Magellan Health Services 8-K 2015
WASHINGTON, D.C. 20549
Date of report (Date of earliest event reported):
April 1, 2015
MAGELLAN HEALTH, INC.
(Exact Name of Registrant as Specified in Charter)
Registrants telephone number, including area code: (602) 572-6050
(Former Name or Former Address, if Changed Since Last Report)
Check the appropriate box below if the Form 8-K filing is intended to simultaneously satisfy the filing obligation of the registrant under any of the following provisions (see General Instruction A.2. below):
o Written communications pursuant to Rule 425 under the Securities Act (17 CFR 230.425)
o Soliciting material pursuant to Rule 14a-12 under the Exchange Act (17 CFR 240.14a-12)
o Pre-commencement communications pursuant to Rule 14d-2(b) under the Exchange Act (17 CFR 240.14d-2(b))

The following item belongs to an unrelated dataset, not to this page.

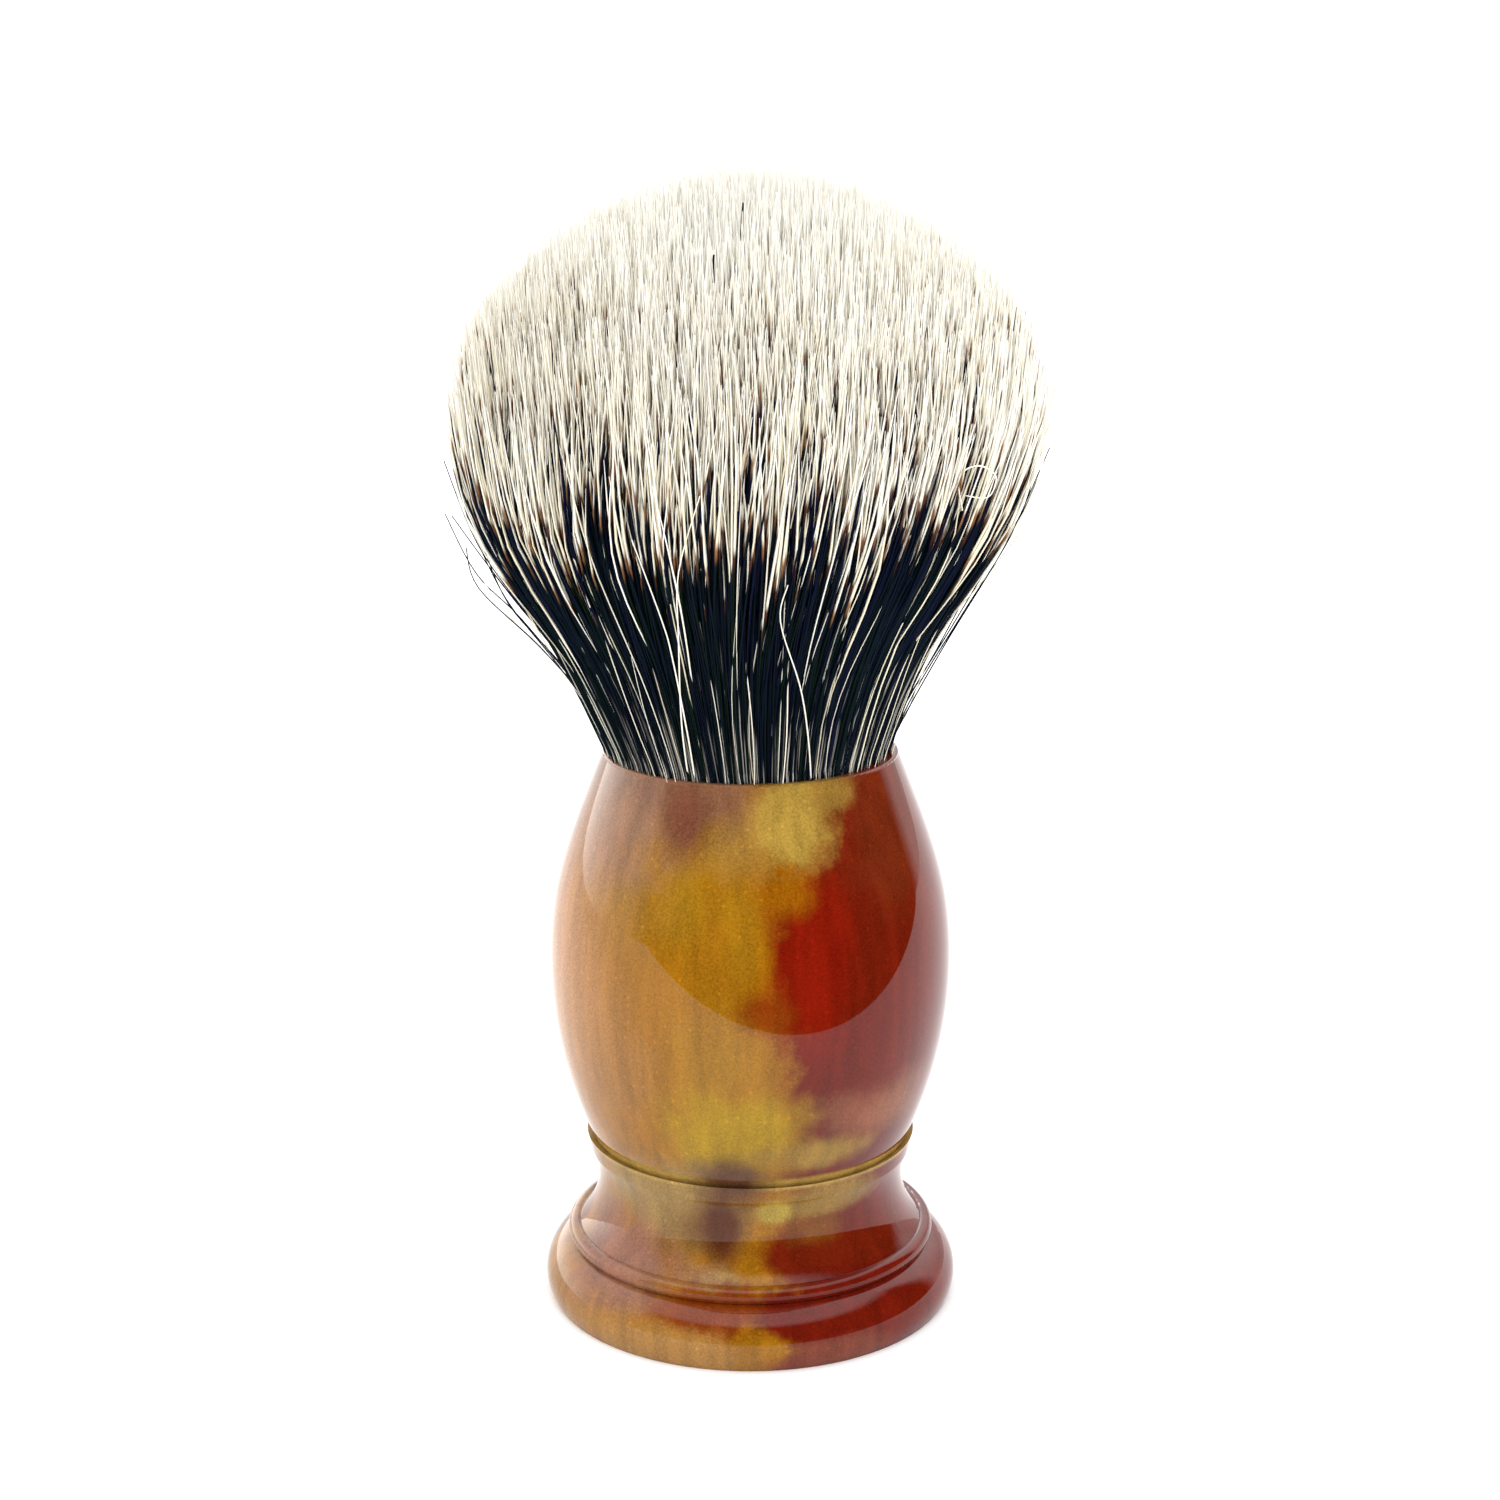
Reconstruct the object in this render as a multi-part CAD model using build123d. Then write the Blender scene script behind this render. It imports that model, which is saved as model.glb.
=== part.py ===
"""A shaving brush: a turned cast-resin handle with a bound and glued knot of two-band badger hair in its socket.

The row frame has +Z up along the turning axis, with the origin at the centre of the flat base. Sizes are in
millimetres. The knot stands in a blind socket: thread binds the hair roots, a cast plug grips them, a moulded
collar sleeves the plug, and adhesive beds the collar in the socket. The free hair is split from the gripped
roots by a ball-shaped gap about the bending point, so that it can turn there as the springy hair bends.
"""

import os
from math import cos, hypot, radians, sin, tan

from build123d import *

# Driving sizes of the handle
BASE_RADIUS = 19.9  # edge of the flat that the brush stands on
FOOT_RADIUS = 20.4  # widest point of the foot roll
BARREL_RADIUS = 19.5  # widest point of the barrel
LIP_RADIUS = 14.2  # outside of the socket's lip
HANDLE_HEIGHT = 55.4

# Driving sizes of the knot
KNOT_RADIUS = 13.0  # a 26 mm knot
LOFT = 55.0  # free hair above the lip, along the axis
SOCKET_DEPTH = 20.4
SOCKET_GAP = 0.2  # room round the knot for adhesive
HAIR_FLARE = 30.0  # degrees that the outermost hair leans out at the lip
HAIR_SIDE = (22.6, 72.6)
HAIR_WIDEST = (26.9, 86.0)
HAIR_SHOULDER = (22.3, 99.0)

# Bending of the free hair
BEND_DEPTH = 5.4  # bending point below the lip
ROOT_BALL = 16.3  # radius of the fixed roots about the bending point
BEND_GAP = 0.3  # clearance between the fixed roots and the free hair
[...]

o Pre-commencement communications pursuant to Rule 13e-4(c) under the Exchange Act (17 CFR 240.13e-4(c))
Item 8.01 Other Events
On April 1, 2015, Magellan Health, Inc., a Delaware corporation (Magellan), consummated and closed (the Closing) the previously announced acquisition of 4D Management Systems, Inc., a Michigan corporation (4D), (such acquisition, the Acquisition) pursuant to the Purchase Agreement (the Agreement) dated March 17, 2015 by and among Magellan, Magellan Rx Management, Inc., a Delaware corporation and wholly-owned subsidiary of Magellan (Magellan Rx), 4D, Denise S. Borsand, Jonathan Borsand, Lisa C. Cohen, Marcy L. Forta, and Remy E. Polter, as holders of the outstanding equity interests in 4D (collectively, the Sellers) and Gerald C. Borsand in his capacity as the Seller Representative. Based in Troy, Michigan, 4D is a full-service pharmacy benefit manager (PBM) serving managed care organizations, employers and government-sponsored benefit programs, such as Medicare Part D plans. As a result of the Acquisition, 4D will operate as a wholly-owned subsidiary of Magellan Rx.
As consideration for the Acquisition, Magellan paid $55 million in cash (the Base Price) for all of the outstanding equity interests in 4D, subject to working capital adjustments as provided in the Agreement. In addition to the Base Price, the Agreement provides for potential contingent payments up to a maximum aggregate amount of $30 million. The contingent payment provisions provide for (i) cash payments of up to $10 million based on the achievement of certain growth targets in the underlying dual eligible membership served by 4D and (ii) cash payments of up to $20 million for the retention of certain business through 2018.
Attached and incorporated herein by reference as Exhibit 99.1 is a copy of the press release dated April 1, 2015.
Item 9.01. Financial Statements, Pro Forma Financial Information and Exhibits
(a) Financial Statements of business acquired: Not applicable.
(b) Pro forma financial information: Not applicable.
Pursuant to the requirements of the Securities Exchange Act of 1934, the Registrant has duly caused this report to be signed on its behalf by the undersigned hereunto duly authorized.